15. A power system for a transport refrigeration unit (“TRU”) installed on a transport, the power system comprising:

at least one battery;

a charging connector in electrical supply combination with the at least one battery;

a controller in combination with the charging connector and configured to control a charge level of the at least one battery, wherein:

the controller comprises a network connection adapted to connect with transport systems and external weather data, and the controller is configured to determine a location and/or a travel route for the TRU, analyze a weather pattern for the location and/or the travel route to determine an expected environment, determine a maximum state of charge for the battery system as a function of the expected environment, and charge the at least one battery via the charging connector to obtain the maximum state of charge.

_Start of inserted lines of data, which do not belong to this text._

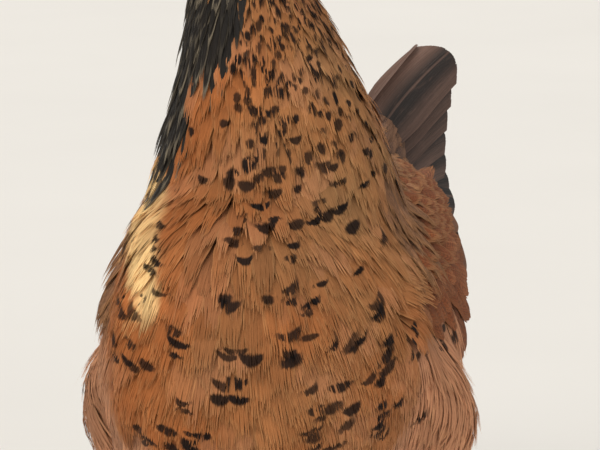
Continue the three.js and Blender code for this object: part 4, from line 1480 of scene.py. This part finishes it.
def tail_feathers():
    """The folded fan of the tail: two halves that meet along the top like a roof."""
    paths, ups, mauves = [], [], []
    s = np.linspace(0, 1, 2 * PATH_STEPS + 1)[:, None]
    for side, mirror in SIDES:
        for i in range(TAIL_PAIRS):
            share = i / (TAIL_PAIRS - 1)
            spread = math.radians(TAIL_SPREAD[side] + 9 * share * share)
            tilt = math.radians(TAIL_TILT[side] - 24 * share)
            turn = (
                Matrix.Rotation(-TAIL_SWING * (1 - share) ** 1.6, 3, "Z")
                @ Matrix.Rotation(-mirror * spread, 3, "Z")
                @ Matrix.Rotation(between(TAIL_RISE, share), 3, "X")
                @ Matrix.Rotation(-mirror * tilt, 3, "Y")
            )
            ahead, face, ridge = (
                np.array(turn @ Vector(axis)) for axis in ((0, 1, 0), (mirror, 0, 0), (0, 0, 1))
            )
            length = TAIL_LENGTH * (1 - 0.14 * share * share)
            start = TAIL_ROOT + np.array([mirror * (0.003 + 0.012 * share), 0, 0.016 - 0.024 * share])
            start = start + (np.array([-0.5, 0, 0.6]) - ridge) * ROOF_GAP * (1 - share)
            bend = -face * 0.007 * s**2 + ridge * 0.004 * np.sin(s * np.pi)
            paths.append(start + ahead * length * s + bend)
            ups.append(np.broadcast_to(face, (len(s), 3)))
            mauves.append(TAIL_MAUVE[side] * (1 - share) ** 2)
    count = len(paths)
    looks = plain_looks(count, mauve=np.array(mauves))
    half = np.full(count, 0.0165)
    patch = np.stack([np.linspace(0.1, 0.9, count), np.full(count, 0.5)], -1)
    made = vanes(np.array(paths), np.array(ups), half, "quill", looks, patch, SLATE_KIND)
    # The two highest feathers of the first half are mauve toward the ridge
    attributes = made["attributes"]
    in_first_two = np.arange(len(attributes["mauve"])) < len(attributes["mauve"]) * 2 / count
    toward_ridge = smoothstep(0.0, -0.7, attributes["across"]) * in_first_two
    attributes["mauve"] = np.maximum(attributes["mauve"], 0.9 * toward_ridge)
    return made


GOLDEN_SHARE = 0.618034  # steps of this share of a range spread evenly over it
COVERTS_OVER = 96
COVERTS_UNDER = 84


def round_tail_root(turn, back):
    """Places on the soft form that closes round the tail's root, at turns round it and distances back."""
    share = np.clip(back / 0.092, 0, 1)
    taper = np.sqrt(1 - 0.94 * share**2)
    wide = (0.036 - 0.016 * share) * taper - 0.005
    tall = np.where(np.sin(turn) > 0, 0.040, 0.046) * taper - 0.005
    x = 0.04 * back + wide * np.cos(turn)
    return TAIL_ROOT + np.stack([x, back - 0.006, 0.28 * back - 0.006 + tall * np.sin(turn)], -1)


def closing_coverts(style, kind, looks, turns, backs, lengths, half):
    """Feathers that lie back over the tail's root, spread over spans of turns round it, backs and lengths."""
    count = len(looks["shade"])
    share = (np.arange(count) + 0.5) / count
    turn = between(turns, (share * GOLDEN_SHARE * count) % 1)[:, None]
    back = between(backs, 0.9 * share + 0.1 * random.random(count))[:, None]
    length = between(lengths, random.random(count))[:, None]
    s = np.linspace(0, 1, PATH_STEPS + 1)[None, :]
    drift = 0.10 * random.normal(size=(count, 1)) * s
    path = round_tail_root(turn + drift, back + length * s)
    middle = (path + round_tail_root(turn + drift + np.pi, back + length * s)) / 2
    ups = unit(path - middle)
    path = path + ups * (0.001 + 0.003 * s * (1 - share[:, None]))[..., None]
    patch = np.stack([0.1 + 0.8 * share, 0.3 + 0.2 * np.sin(turn[:, 0])], -1)
    return vanes(path, ups, np.full(count, half), style, looks, patch, kind)


def tail_coverts():
    """The pencilled coverts over the tail's root, and the soft ones under it."""
    mauve = 0.6 + 0.4 * random.random(COVERTS_OVER)
    looks = plain_looks(COVERTS_OVER, warm=0.1, lines=64.0, mauve=mauve, barred=0.62, laced=0.16)
    looks["shade"] *= 0.76
    turns, backs, lengths = (-0.45, np.pi + 0.45), (0.044, 0.0), (0.042, 0.050)
    over = closing_coverts("covert", BROWN_KIND, looks, turns, backs, lengths, 0.0068)
    looks = plain_looks(COVERTS_UNDER, warm=0.5, fluff=0.6 + 0.4 * random.random(COVERTS_UNDER))
    looks["shade"] *= 0.92
    turns, backs, lengths = (np.pi, 2 * np.pi), (0.050, 0.0), (0.036, 0.042)
    under = closing_coverts("breast", BUFF_KIND, looks, turns, backs, lengths, 0.0090)
    return [over, under]


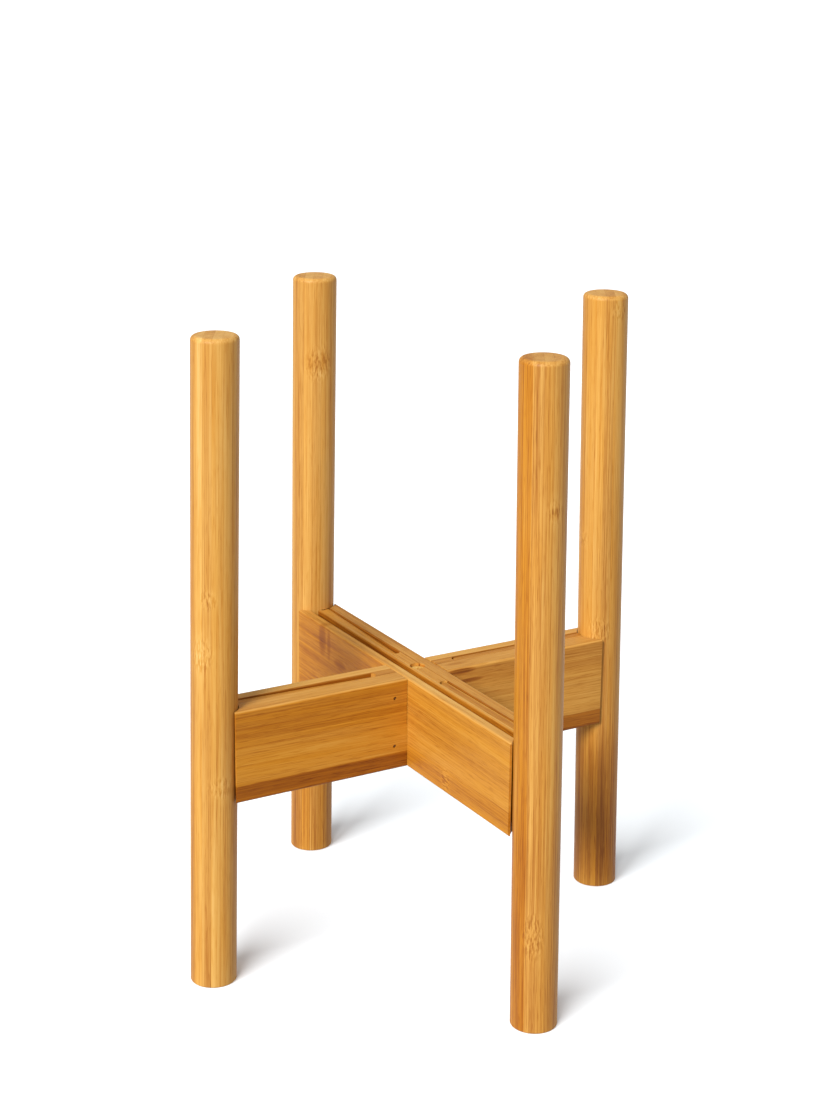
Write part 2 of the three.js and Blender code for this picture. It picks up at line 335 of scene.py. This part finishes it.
def lap_screw(name):
    head = BEAM_TOP - SCREW_SINK
    tip = head - SCREW_LENGTH
    profile = [(SCREW_POINT_RADIUS, tip), (SCREW_SHANK_RADIUS, tip + SCREW_POINT),
               (SCREW_SHANK_RADIUS, head - SCREW_HEAD_HEIGHT), (SCREW_HEAD_RADIUS, head - SCREW_RIM),
               (SCREW_HEAD_RADIUS, head - SCREW_RIM_CHAMFER), (SCREW_HEAD_RADIUS - SCREW_RIM_INSET, head)]
    long = (-RECESS_HALF_LENGTH, RECESS_HALF_LENGTH)
    short = (-RECESS_HALF_WIDTH, RECESS_HALF_WIDTH)
    depth = (head - RECESS_DEPTH, head + RECESS_PAST)
    cross = [box("cutter", long, short, depth), box("cutter", short, long, depth)]
    screw = cut(turned(name, profile, SCREW_SIDES), cross)
    turn = Matrix.Rotation(math.radians(RECESS_TURN), 4, "Z")
    return placed(screw, Matrix.Translation((CAVITY_OFFSET, CAVITY_OFFSET, 0)) @ turn)


# ---- Leg and slider, in a frame whose X runs out along the arm ----


def end_round(end_height, radius, inwards, steps):
    points = []
    for k in range(steps + 1):
        turn = math.pi / 2 * k / steps
        height = end_height + inwards * radius * (1 - math.sin(turn))
        points.append((LEG_RADIUS - radius * (1 - math.cos(turn)), height))
    return points


def leg(name, side):
    foot = end_round(0, LEG_FOOT_ROUND, 1, LEG_FOOT_STEPS)[::-1]
    top = end_round(LEG_HEIGHT, LEG_TOP_ROUND, -1, LEG_TOP_STEPS)
    blank = turned(name, foot + top, LEG_SIDES)
    y = side * CAVITY_OFFSET
    half = SLIDER_WIDTH / 2 + GAP
    bottom = BEAM_TOP - SLIDER_DROP - SLIDER_HEIGHT - 2 * GAP
    mortise = box("cutter", (-LEG_RADIUS - MORTISE_PAST, -LEG_RADIUS + MORTISE_DEPTH), (y - half, y + half),
                  (bottom, BEAM_TOP - SLIDER_DROP + GAP))
    cut(blank, [mortise])
    shear = Matrix.Identity(4)
    shear[0][2] = -LEAN
    return placed(blank, Matrix.Translation((FOOT_REACH, 0, 0)) @ shear)


def slider(name, side, tilt):
    """A tongue with a round inner end, which the tilt sinks: 1 is by the full lean of the leg, 0 is level."""
    outer_top = BEAM_TOP - SLIDER_DROP
    outer_bottom = outer_top - SLIDER_HEIGHT
    tenon = -LEG_RADIUS + MORTISE_DEPTH - GAP
    top_end = FOOT_REACH - LEAN * outer_top + tenon
    bottom_end = FOOT_REACH - LEAN * outer_bottom + tenon
    fall = tilt * LEAN * (top_end - SLIDER_INNER_END)
    half = SLIDER_WIDTH / 2
    y0 = side * CAVITY_OFFSET
    corners = [(-half, outer_bottom), (half, outer_bottom), (half, outer_top), (-half, outer_top)]
    section = rounded(corners, [SLIDER_ROUND] * 4, SLIDER_ROUND_STEPS)
    rings = []
    for k in range(1, SLIDER_NOSE_STEPS + 1):
        turn = math.pi / 2 * k / SLIDER_NOSE_STEPS
        x = SLIDER_INNER_END + half * (1 - math.cos(turn))
        rings.append([(x, y0 + y * math.sin(turn), z - fall) for y, z in section])
    outer = []
    for y, z in section:
        share = (z - outer_bottom) / SLIDER_HEIGHT
        outer.append((bottom_end + (top_end - bottom_end) * share, y0 + y, z))
    blank = loft(name, rings + [outer])
    radius = PIN_RADIUS + GAP
    outline = []
    for centre, start in ((SLOT[1], -math.pi / 2), (SLOT[0], math.pi / 2)):
        for k in range(SLOT_STEPS + 1):
            turn = start + math.pi * k / SLOT_STEPS
            outline.append((centre + radius * math.cos(turn), PIN_HEIGHT + radius * math.sin(turn)))
    slot = loft("cutter", [[(x, y, z) for x, z in outline] for y in (y0 - SLOT_PAST, y0 + SLOT_PAST)])
    return cut(blank, [slot])


# ---- Materials ----


def srgb(r, g, b):
    def channel(value):
        value /= 255
        return value / 12.92 if value <= 0.04045 else ((value + 0.055) / 1.055) ** 2.4

    return (channel(r), channel(g), channel(b), 1)


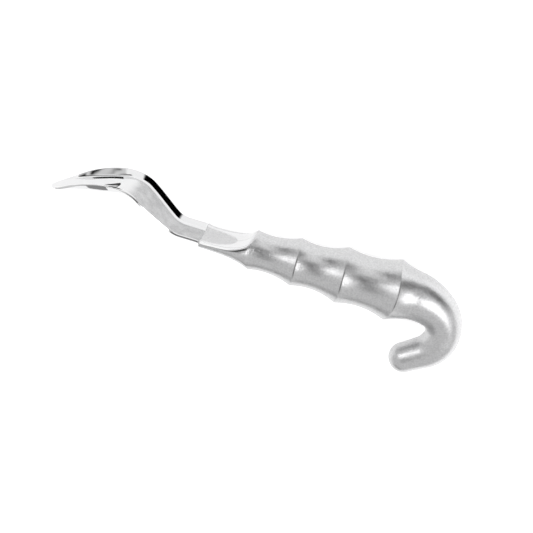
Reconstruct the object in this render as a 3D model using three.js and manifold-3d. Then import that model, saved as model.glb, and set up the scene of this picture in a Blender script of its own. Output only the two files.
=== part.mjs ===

16. The system of claim 15, wherein the maximum state of charge is determined as a function of a time at the location and/or the travel before reaching a next power supply.

17. The system of claim 15, wherein the controller automatically downloads forecast data from a weather service.

18. The system of claim 15, wherein the maximum state of charge is determined by comparing the weather pattern to historical weather patterns and battery use for the TRU.

19. The system of claim 15, wherein the controller comprises a predetermined thermal loss quotient for the transport, and determines the maximum state of charge for the battery system as a function of the expected environment and the thermal loss quotient.

20. The system of claim 15, wherein the controller determines a required battery capacity and notifies an operator to add or remove a battery in the battery system as a function of the required battery capacity.